Thursday, March 1, 2012

In Response to Something I Read

I wonder, for those growing up in my generation, desensitized by media and the internet, if we see images of great atrocities, horrific scenes of death, dismemberment, famine, and holocaust less as warning of what we should not do, not as learning from the mistakes of the past, but as a great beacon hanging above our heads. “This is what people do, given the chance, so it has been, so it will be,” it seems to say, “protect yourself lest you fall into the abyss, feel lucky, do not incite the worst.” There are too many piles of the dead to count, unfathomable numbers in places we have never seen and cannot really understand. It is a powerless feeling sometimes.

I remember watching a documentary about Liberia, about the war torn country, and was unable to look away. Seeing their deaths was one thing, dead bodies has become passe, but there was something captivating and dreadful about how they lived. I have learned of the systematic rape of women in the Congo, and studied just how far people will go, such as the cutting down of neighbors in places such as Rwanda, the genocides and civil wars. The existing lives more of an impression than the remains.

They say post-modernism was in part a response to the failure of the modern world, since the modern world produced devastation and the atom bomb. How can we live, as a people, after the fall of the atomic bomb? But my generation has always lived under it's shadow. Mankind is no longer redeemable, in so much that it seems it is our very nature to make war and reap down the ever present “other”. Virginia Woolf seemed insulted when asked “how shall we end war”, taking issue with the “we,” saying it was a male problem, not a female problem, that women did not make war, did not want war. But I think it is a human problem. Photography has the chance to either give a face to the “other”, and deny the anonymity that makes them easy to kill, torture, to force into naked pyramids and chop up with machetes.
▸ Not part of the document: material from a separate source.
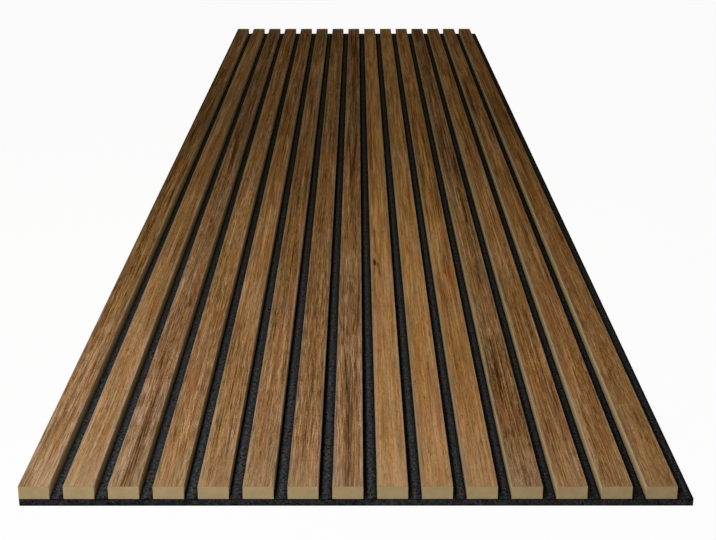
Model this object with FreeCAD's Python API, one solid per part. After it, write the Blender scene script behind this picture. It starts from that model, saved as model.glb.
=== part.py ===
# Acoustic slat wall panel, lying on its back with the slats up.
#
# A board of pressed polyester felt carries a row of parallel slats. Each slat is
# an MDF core with a strip of wood veneer glued to its face. Wire staples, shot
# from behind, pass through the felt into the cores and hold the slats on.
#
# X runs across the slats, Y along them and Z from the wall side to the room
# side. The origin is the centre of the felt's back face, which goes on the wall.
# The first slat is flush with the felt's edge at low X. At high X the felt
# stands proud of the last slat, and that bare margin becomes the gap at the
# joint when the next panel is butted against it.

import FreeCAD
import Part

import math
import os

# The slats, in millimetres as everything here is.
slat_count = 15
slat_length = 2400.0
slat_width = 27.5
slat_gap = 12.5
core_thickness = 12.0
veneer_thickness = 0.5
veneer_arris = 0.25

# The felt board. Its margin is the bare strip beyond the last slat.
felt_thickness = 7.0
joint_margin = 15.0

# The staples: flat wire bent to a U, with its crown on the back of the felt.
staple_crown_width = 12.8
staple_wire_width = 1.25
staple_wire_thickness = 0.65
staple_bend = 0.7
staple_bite = 6.5
staple_point_length = 1.2
staple_sink = 0.4

# Rows of staples run across the panel, one staple in each slat.
staple_end_distance = 60.0
staple_widest_spacing = 460.0

# What follows from the sizes above.
slat_pitch = slat_width + slat_gap
panel_width = slat_count * slat_pitch - slat_gap + joint_margin
panel_low_x = -panel_width / 2
core_base = felt_thickness
veneer_base = core_base + core_thickness
staple_tip = felt_thickness + staple_bite


def slat_low_x(index):
    """X of the slat's edge on the low side; index counts from 0."""
    return panel_low_x + index * slat_pitch


def slat_middle_x(index):
    return slat_low_x(index) + slat_width / 2


def staple_rows():
    """Y of each row: one near each end, and the rest evenly spaced between."""
    span = slat_length - 2 * staple_end_distance
    spaces = max(1, math.ceil(span / staple_widest_spacing))
    return [span * (row / spaces - 0.5) for row in range(spaces + 1)]


def point(x, z):
    return FreeCAD.Vector(x, 0, z)


def prism(edges, length):
    """Extrudes a closed outline, drawn in the XZ plane, to length along Y, half each way."""
    face = Part.Face(Part.Wire(edges))
    solid = face.extrude(FreeCAD.Vector(0, length, 0))
    solid.translate(FreeCAD.Vector(0, -length / 2, 0))
    return solid


def polygon(points):
    return [Part.makeLine(a, b) for a, b in zip(points, points[1:] + points[:1])]


def rectangle(low_x, base, width, height):
    high_x = low_x + width
    top = base + height
    return polygon([point(low_x, base), point(high_x, base), point(high_x, top), point(low_x, top)])


def staple_outline():
    """One staple seen from the slats' end: legs up, crown down, each outer bend one bevel."""
    half = staple_crown_width / 2
    inner = half - staple_wire_thickness
    crown_low = staple_sink
    crown_high = staple_sink + staple_wire_thickness
    bend_high = crown_low + staple_bend
    shoulder = staple_tip - staple_point_length
    right = [
        point(half - staple_bend, crown_low),
        point(half, bend_high),
        point(half, shoulder),
        point(inner, staple_tip),
        point(inner, crown_high),
    ]
    left = [point(-corner.x, corner.z) for corner in reversed(right)]
    return polygon(right + left)


def staple_path_outline():
    """What a staple opens in the felt: a groove for its crown and a slit for each leg."""
    half = staple_crown_width / 2
    inner = half - staple_wire_thickness
    groove_top = staple_sink + staple_wire_thickness
    return polygon([
        point(-half, 0),
        point(half, 0),
        point(half, felt_thickness),
        point(inner, felt_thickness),
        point(inner, groove_top),
        point(-inner, groove_top),
        point(-inner, felt_thickness),
        point(-half, felt_thickness),
    ])


def copies(solid, indices):
    """The solid at each staple place of the slats with these indices."""
    placed = []
    for index in indices:
        for y in staple_rows():
            copy = solid.copy()
            copy.translate(FreeCAD.Vector(slat_middle_x(index), y, 0))
            placed.append(copy)
    return placed


def make_felt():
    board = prism(rectangle(panel_low_x, 0, panel_width, felt_thickness), slat_length)
    path = prism(staple_path_outline(), staple_wire_width)
    return board.cut(copies(path, range(slat_count)))


def make_core(index, staple):
    core = prism(rectangle(slat_low_x(index), core_base, slat_width, core_thickness), slat_length)
    return core.cut(copies(staple, [index]))


def make_veneer(index):
    """The face strip. Its two long upper edges are eased, as by a pass of fine paper."""
    low, high = slat_low_x(index), slat_low_x(index) + slat_width
    base, top = veneer_base, veneer_base + veneer_thickness
    ease = min(veneer_arris, veneer_thickness / 2)
    return prism(polygon([
        point(low, base),
        point(high, base),
        point(high, top - ease),
        point(high - ease, top),
        point(low + ease, top),
        point(low, top - ease),
    ]), slat_length)


def save(name, shape):
    shape.exportStep(os.path.join("parts", name + ".step"))


def main():
    os.makedirs("parts", exist_ok=True)
    staple = prism(staple_outline(), staple_wire_width)
    save("felt_backing", make_felt())
    save("back_staples", Part.makeCompound(copies(staple, range(slat_count))))
    for index in range(slat_count):
        number = f"{index + 1:02d}"
        save("slat_core_" + number, make_core(index, staple))
        save("slat_veneer_" + number, make_veneer(index))


main()
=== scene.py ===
import math
import random

import bpy
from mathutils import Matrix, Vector, noise


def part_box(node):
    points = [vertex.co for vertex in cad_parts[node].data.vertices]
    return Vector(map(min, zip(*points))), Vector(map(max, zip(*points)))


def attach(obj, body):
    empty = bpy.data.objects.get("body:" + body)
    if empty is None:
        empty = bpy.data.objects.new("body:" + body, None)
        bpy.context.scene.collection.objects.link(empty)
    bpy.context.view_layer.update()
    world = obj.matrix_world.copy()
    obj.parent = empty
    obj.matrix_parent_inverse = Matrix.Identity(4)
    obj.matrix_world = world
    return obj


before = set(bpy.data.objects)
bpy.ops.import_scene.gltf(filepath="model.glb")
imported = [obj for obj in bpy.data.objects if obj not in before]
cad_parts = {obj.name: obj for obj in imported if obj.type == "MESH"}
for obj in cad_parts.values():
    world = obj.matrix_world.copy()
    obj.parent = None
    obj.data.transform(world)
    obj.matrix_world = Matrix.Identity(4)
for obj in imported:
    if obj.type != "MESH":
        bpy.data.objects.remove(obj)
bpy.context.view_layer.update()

# The looks of an acoustic slat wall panel: walnut veneer on MDF slats, over charcoal felt.
# Lengths are in metres, but a material's patterns are laid out in millimetres.

MM = 0.001

# What the frame says
felt_low, felt_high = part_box("felt_backing")
slat_numbers = sorted(name[-2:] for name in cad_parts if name.startswith("slat_core_"))

# The camera, which stands before the panel's near end and looks down along it
CAMERA_HEIGHT = 0.6098
CAMERA_SETBACK = 1.0836
CAMERA_SIDE = 0.0009
CAMERA_DIP = math.radians(19.603)
CAMERA_TURN = math.radians(-0.036)
CAMERA_LENS = 68.88
SENSOR_WIDTH = 36.0

# The lights: a row of lamps above the slats, each with its place along Y, power and colour
LAMP_SIDE = -0.25
LAMP_HEIGHT = 0.70
LAMP_RADIUS = 0.10
LAMPS = {
    "lamp_front": (-2.20, 17.0, (1.00, 1.00, 1.05)),
    "lamp_near": (-1.30, 15.8, (1.00, 1.00, 1.05)),
    "lamp_middle": (-0.50, 7.3, (1.00, 0.91, 0.59)),
    "lamp_far": (0.90, 3.45, (1.00, 0.915, 0.68)),
}
AMBIENT = (0.128, 0.117, 0.098)

# The floor
FLOOR_SIZE = 30.0
FLOOR_DROP = 0.0002
FLOOR_COLOUR = (0.65, 0.65, 0.65)
FLOOR_SHADOW = 0.045


def colour(red, green, blue):
    return (red, green, blue, 1.0)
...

But then... what of Rwanda? They knew the people they killed. Is there any force that can save us from ourselves? Perhaps the role of the image as it pertains to war is changing. I cannot say for sure. The still censor the images of the dead, they still aim to control it, because perhaps we still care about images of “us”, but as the population grows and subcultures become more consuming, how long will that last. Will we go unknowing into the blind void, or drown in the weight of our images?